Hollywood is one of Ernst’s favorite targets, because in Hollywood, America-hating liberals enrich themselves with their unfair depictions of the consequences of misusing American power, and people love the products they produce.

Last night I watched a “buddy cop” movie starring Mel Gibson and Danny Glover. Lethal Weapon came out in 1987, and was number 1 at the box office for 3 weeks, ensuring several sequels.

I didn’t see the movie when it first came out, because I was only 9, but I did eventually see it.
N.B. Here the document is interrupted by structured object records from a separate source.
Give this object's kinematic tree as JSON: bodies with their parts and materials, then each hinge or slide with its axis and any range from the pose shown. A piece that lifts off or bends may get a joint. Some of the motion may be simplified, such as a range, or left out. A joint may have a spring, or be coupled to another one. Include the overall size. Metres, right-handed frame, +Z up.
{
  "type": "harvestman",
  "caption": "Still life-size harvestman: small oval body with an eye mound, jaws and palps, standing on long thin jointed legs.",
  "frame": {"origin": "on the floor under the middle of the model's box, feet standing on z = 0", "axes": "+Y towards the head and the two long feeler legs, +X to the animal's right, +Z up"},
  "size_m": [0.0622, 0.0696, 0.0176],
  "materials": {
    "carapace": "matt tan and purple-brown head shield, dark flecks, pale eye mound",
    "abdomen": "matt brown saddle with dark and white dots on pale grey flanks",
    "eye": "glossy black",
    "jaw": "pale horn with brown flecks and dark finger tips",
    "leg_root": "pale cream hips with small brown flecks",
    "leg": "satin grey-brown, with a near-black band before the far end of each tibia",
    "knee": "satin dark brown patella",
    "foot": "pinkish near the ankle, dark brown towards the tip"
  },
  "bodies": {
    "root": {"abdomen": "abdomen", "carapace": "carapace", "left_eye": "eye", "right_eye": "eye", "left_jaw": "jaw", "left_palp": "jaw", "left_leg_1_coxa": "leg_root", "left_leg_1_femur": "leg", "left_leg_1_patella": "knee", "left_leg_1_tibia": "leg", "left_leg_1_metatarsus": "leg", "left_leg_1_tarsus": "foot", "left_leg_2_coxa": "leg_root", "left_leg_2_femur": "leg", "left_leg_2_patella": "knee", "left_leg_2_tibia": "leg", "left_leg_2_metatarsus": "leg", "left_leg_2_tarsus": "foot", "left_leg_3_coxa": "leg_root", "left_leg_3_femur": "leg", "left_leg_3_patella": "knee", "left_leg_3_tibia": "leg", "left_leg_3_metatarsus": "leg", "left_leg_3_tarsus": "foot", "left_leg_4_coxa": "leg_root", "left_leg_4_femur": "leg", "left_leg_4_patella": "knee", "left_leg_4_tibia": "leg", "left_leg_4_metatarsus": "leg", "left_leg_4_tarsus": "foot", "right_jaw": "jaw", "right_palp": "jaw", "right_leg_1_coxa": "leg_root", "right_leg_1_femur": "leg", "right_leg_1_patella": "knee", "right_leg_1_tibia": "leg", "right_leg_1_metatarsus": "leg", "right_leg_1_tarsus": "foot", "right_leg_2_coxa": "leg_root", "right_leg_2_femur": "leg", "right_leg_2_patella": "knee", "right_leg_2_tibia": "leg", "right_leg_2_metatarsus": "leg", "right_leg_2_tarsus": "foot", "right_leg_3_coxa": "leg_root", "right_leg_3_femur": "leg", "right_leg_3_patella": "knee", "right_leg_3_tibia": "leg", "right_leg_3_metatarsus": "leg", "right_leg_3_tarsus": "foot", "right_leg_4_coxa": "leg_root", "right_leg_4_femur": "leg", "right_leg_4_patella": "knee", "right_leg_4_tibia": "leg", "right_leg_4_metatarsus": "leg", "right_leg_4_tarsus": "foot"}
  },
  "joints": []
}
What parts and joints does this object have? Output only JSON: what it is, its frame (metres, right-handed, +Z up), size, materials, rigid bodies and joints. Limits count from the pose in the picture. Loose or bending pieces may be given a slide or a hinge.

What surprised me when I saw it for the first time in well over a decade was Gibson’s character, Riggs, telling his buddy partner (played by Glover) how he was a part of Air America and the Phoenix Program, actual CIA projects operating in Vietnam.

Filtering this stuff through film is brilliant. It gets it out there in a form that can be totally controlled and—because it’s just a movie—delegitimized. Instead of grappling with the realities of what this country did in Southeast Asia, we can be entertained by a 90 minute cinematic depiction that propels a fictionalized character into the vengeful role of lethal good guy righteously killing the bad guys.

I wonder if blogging was around in 1987, if comments like this would be aimed at Lethal Weapon:

The liberals got a hold of this movie! Wouldn’t you know the true bad guy was an American and American military soldiers while the poor Muslims were innocent and we are the bad people. Plus, the symbolism of him blowing up his suits and his girlfriend not wanting to help out the military was all anti-military, anti-guns, anti-Americans. I just felt like Obama was the director of this movie and im very disappointed. At the end what is he trying to say that iron man is done he’s now some great liberal who doesn’t need a suit? JUST HORRIBLE!

Many Americans desperately need their culture to maintain the evil of the other and the noble righteousness of America. When that doesn’t happen, they get upset.

My advice to the commenter above is to watch Zero Dark Thirty to alleviate the trauma experienced by watching Iron Man 3.

My advice to everyone else: they aren’t “just movies” so pay attention to what the wizards in Hollywood are conjuring.